One reason I’m amazed by this is because I’ve had to get back in, restart and move plenty of rentals or borrowed vehicles to be on the right side for the pump.  It’s always annoyed me.  Also, I will mark my 21st anniversary of driving in about a week (as a side note, my dad had to teach me because Shar and I almost threw down on a few occasions over her passenger-seat driving).  I’d think she – or someone else – might have shared that helpful hint with me in all of those years.

So … I’m curious to know if I’m the only one who didn’t know.

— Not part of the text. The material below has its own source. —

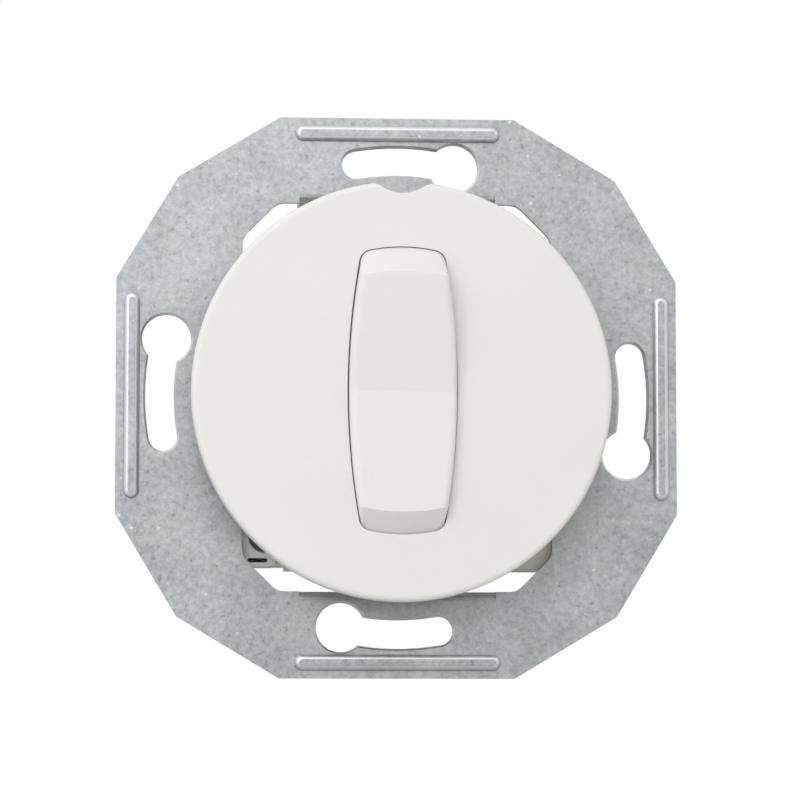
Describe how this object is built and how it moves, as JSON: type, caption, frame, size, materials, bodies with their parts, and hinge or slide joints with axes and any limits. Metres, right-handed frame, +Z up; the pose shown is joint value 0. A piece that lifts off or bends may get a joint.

Overcoming Hypocrisy Part 2

August 6th, 2008

A “Part 2” as the first post on this blog?  Well … yes.  Part 1 was my boss explaining on the company blog how she’d been called a hypocrite by one of her colleagues for not blogging. And just who was the fool who’d say such a thing to her boss?  Well … me. (I explore the reasons why in this post. And for those wondering, I think she’s forgiven me.)

 

I bring this up as a way to introduce this blog because it is the result of me feeling the hypocrisy of not practicing what I preach.   

 

I coach clients on leveraging social media tools.  I decided along the way I’d better be using the tools so (and please pardon the hokey swimming puns) …

 

I dipped my toe in the water with Linkedin. I was delighted to find new and old friends as I dangled my feet in Facebook and Myspace beginning in December.  And I waded farther in with a few posts on the company blog this spring. 

 

I wasn’t an expert, but I was feeling pretty good.  Then a few months ago, I began counseling a client on the launch of a new blog.  I knew the blogging basics, but this client isn’t usually satisfied with skimming the surface (something I’ve been challenged by and am truly thankful for).  It was the push I needed to dive in with my own blog.   Ah … the water’s nice.

 

(And I’d be remiss not to thank a few of my coaches along the way … Susan, who has answered tons of questions and graciously helped me build this blog, and Marijean.  And then there’s Melissa, the boss I once called a not-so-nice name … I can absolutely say I wouldn’t be anywhere near the pool without her.)